PARIS, (Reuters) – Far-rightist Marine Le Pen threw France’s presidential race wide open yesterday by polling nearly 19 percent in the first round – votes that may tip a runoff between Socialist favourite Francois Hollande and conservative President Nicolas Sarkozy.
Hollande led Sarkozy by 28.2 percent to 27.0 percent with more than four fifths of votes counted, the Interior Ministry said, meaning the two will meet head-to-head in a decider on May 6 that may be closer than pundits had been expected.
Le Pen’s record score of 18.6 percent was the sensation of the night, beating her father’s 2002 result and outpolling hard leftist Jean-Luc Melenchon in fourth place on 10.9 percent. Centrist Francois Bayrou finished fifth on 9.2 percent.
Hollande, 57, told cheering supporters he was best placed to lead France towards change and declared: “My final duty, and I know I’m being watched from beyond our borders, is to put Europe back on the path of growth and employment.”
Sarkozy, who has led the world’s fifth largest economy for five years, responded defiantly to his setback – the first time in the 54-year history of the present electoral system that a sitting president seeking re-election had been beaten into second place in the first round.
In a rousing speech, he challenged the Socialist to three television debates over the next two weeks instead of the customary one, and vowed in response to Le Pen’s surge to tighten border controls, stop factories leaving France, make work pay and defend law and order.
Two opinion polls taken during yesterday’s voting by the IPSOS and Ifop institutes suggested the Socialist would beat the incumbent by 54 to 46 percent in the second round. But much yet depends on how each appeals to supporters of Le Pen and others.
“Sarkozy is going to be torn between campaigning in the middle ground and campaigning on the right. He’ll have to reach out to the right between the rounds and so he’ll lose the centre,” said Stephane Rozes of the CAP think-tank.
Le Pen, who took over the anti-immigration National Front in 2011, wants jobs reserved for French nationals at a time when jobless claims are at a 12-year high. She also wants France to abandon the euro currency and restore monetary policy to Paris.

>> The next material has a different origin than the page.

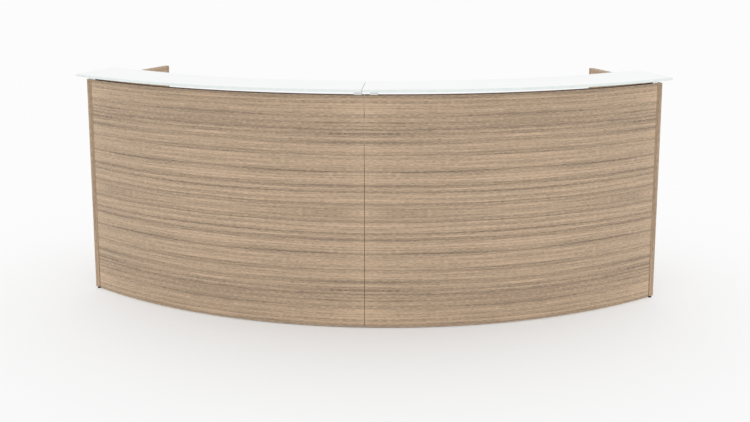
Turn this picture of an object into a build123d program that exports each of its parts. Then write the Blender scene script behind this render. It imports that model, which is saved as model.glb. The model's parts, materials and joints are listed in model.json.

“This first round is the start of a vast gathering of right-wing patriots,” she told cheering supporters at her campaign headquarters, without endorsing either finalist and slamming Sarkozy. “Nothing will ever be the same again.”
Le Pen’s unexpectedly high score reflected a surge in anti-establishment populist parties in many euro zone countries from the Netherlands to Greece as austerity and the debt crisis bite.
Jean-Marie Le Pen, 83, visibly elated at his daughter’s result, said the National Front would now focus on winning seats in June parliamentary elections.
The IPSOS survey suggested 60 percent of Le Pen’s voters would back Sarkozy in the second round, while Ifop put the proportion at 48 percent, with one in five voting for Hollande. Le Pen said she would give her view on the second round in a speech at a May Day rally in Paris a week on Tuesday.
NOTHING IN BAG
Sarkozy’s closest supporters insisted he still had a fighting chance now that the president is facing a single challenger instead of nine in the first round.